In many ways she was a perfectionist. For example, if the girls didn't hang the clothes on the line according to size and color she would make them go back out and change it. She was a good seamstress and could do delicate handwork. It was amazing to see those big hands, which wielded an axe to cut firewood doing the finest handwork with a little needle.

Wilhelmina (Schalin) Lange doing fine embroidery

Minnie took every opportunity to instill good work ethics and Christian ideals in her children. She provided them with many happy childhood memories and all of her children feel truly blessed to have had her for a mother.

She predeceased her husband by three years, passing away 27 November 1960 in Clinton, Maryland. Gustav Lange died on 23 December 1963 in Arlington, Virginia. Both are buried in Waldorf, Maryland.

This is my entry for Amy Johnson Crow's 52 ancestors in 52 weeks challenge.

Wilhelmina "Minnie" Schalin was born on 23 May 1894 near Leduc, Alberta, North-West Territories, Canada, to Wilhelm and Auguste (Fabriske) Schalin. She was their seventh child and the first to be born in Canada. She married Gustav Lange on 9 April 1915 at Winnipeg, Manitoba, Canada. On 30 December 1916 they immigrated to Peck, Sanilac, Michigan. They lived there for three years before moving to Cheltenham, Prince George's, Maryland. They had nine children. Wilhelmina died on 27 November 1960 at Clinton, Prince George's, Maryland. She is buried next to her husband in Trinity Memorial Gardens at Waldorf, Charles, Maryland.
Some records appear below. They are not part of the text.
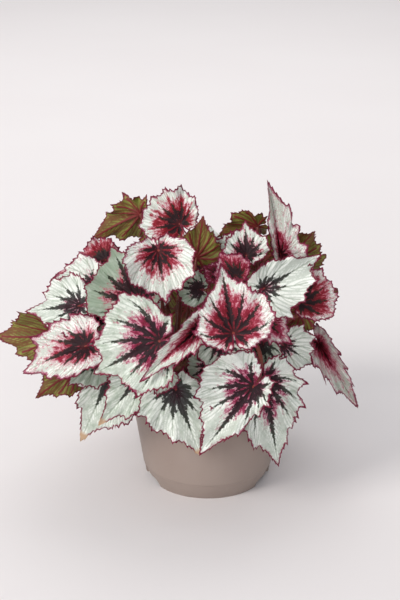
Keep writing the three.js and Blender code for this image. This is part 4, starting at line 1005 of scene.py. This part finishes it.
def flat_blade(leaf, rng):
    """The flat blade cut into small triangles that follow its edge and every vein."""
    radius, angle = toothed_edge(leaf, rng)
    mains, branches = vein_lines(leaf, radius, angle)
    side = [np.linspace(0, 1, max(3, int(radius[i] / 1.2)))[1:-1, None] * polar(radius[i], angle[i])
            for i in (0, -1)]
    rim = np.concatenate([[[0, 0]], side[0], polar(radius, angle), side[1][::-1]])
    step = GRID_STEP * min(1.05, max(0.72, leaf["length"] / 65))
    span = leaf["length"] * 1.3
    rows = np.arange(-span, span, step * 0.866)
    cols = np.arange(-span, span, step)
    grid = np.array([(x + (0.5 * step if i % 2 else 0), y)
                     for i, y in enumerate(rows) for x in cols])
    grid_angle = np.arctan2(grid[:, 1], grid[:, 0])
    grid_radius = np.hypot(grid[:, 0], grid[:, 1])
    room = np.interp(grid_angle, angle, radius) - 0.3
    grid = grid[(np.abs(grid_angle) < BLADE_SPREAD) & (grid_radius < room)]
    clear = (away_from(grid, mains + branches) > 0.45 * step) & (
        away_from(grid, [np.concatenate([rim, rim[:1]])]) > 0.55 * step)
    grid = grid[clear]
    points, edges = [tuple(p) for p in rim], []
    for line in mains + branches:
        first = len(points)
        points += [tuple(p) for p in line]
        edges += [(first + i, first + i + 1) for i in range(len(line) - 1)]
    points += [tuple(p) for p in grid]
    corners, _, faces, *_ = geometry.delaunay_2d_cdt(
        [Vector(p) for p in points], edges, [list(range(len(rim)))], 1, 1e-4)
    flat = np.array([tuple(c) for c in corners])
    faces = np.array([tuple(f) for f in faces if len(f) == 3])
    return flat, faces, mains, branches, rim, radius, angle


def not_zero(value):
    return value if abs(value) > 1e-6 else 1e-6


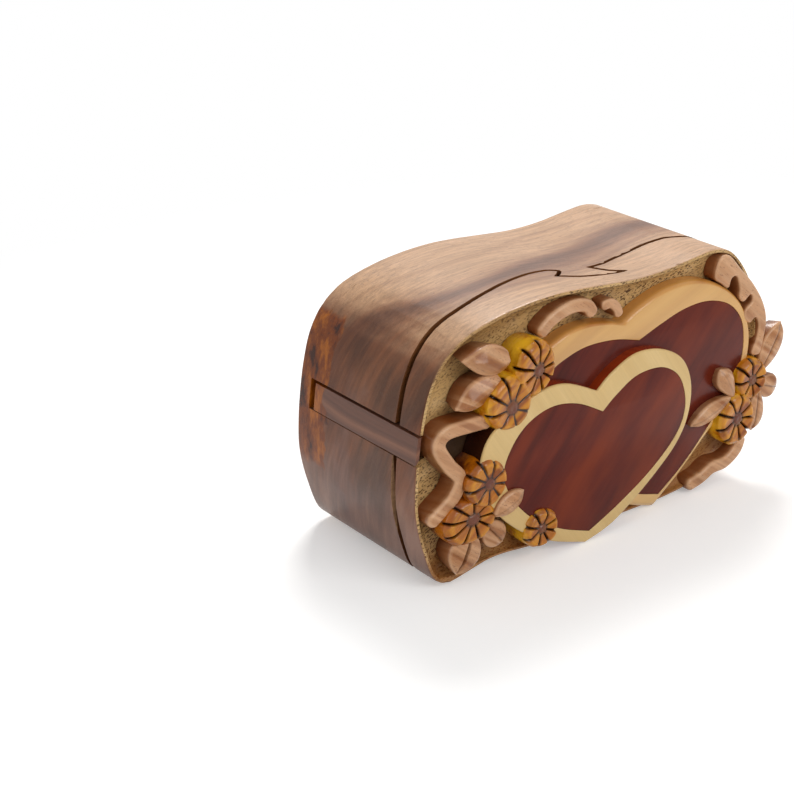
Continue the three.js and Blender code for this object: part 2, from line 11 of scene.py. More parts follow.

  1. We really don't know what hard work is do we?! What a person and example she was! How wonderful that she inspired love and devotion and industriousness! Very interesting! Thanks for sharing, Helen

  2. What a wonder woman indeed!!!

  3. Grandma was indeed a very special person. She made each of her children and grandchildren feel like they were her very special person. I remember my Mom and her siblings squabbling about who Grandma loved best at a funeral. It was sort of surreal to hear people in their 50s and 60s talking like children!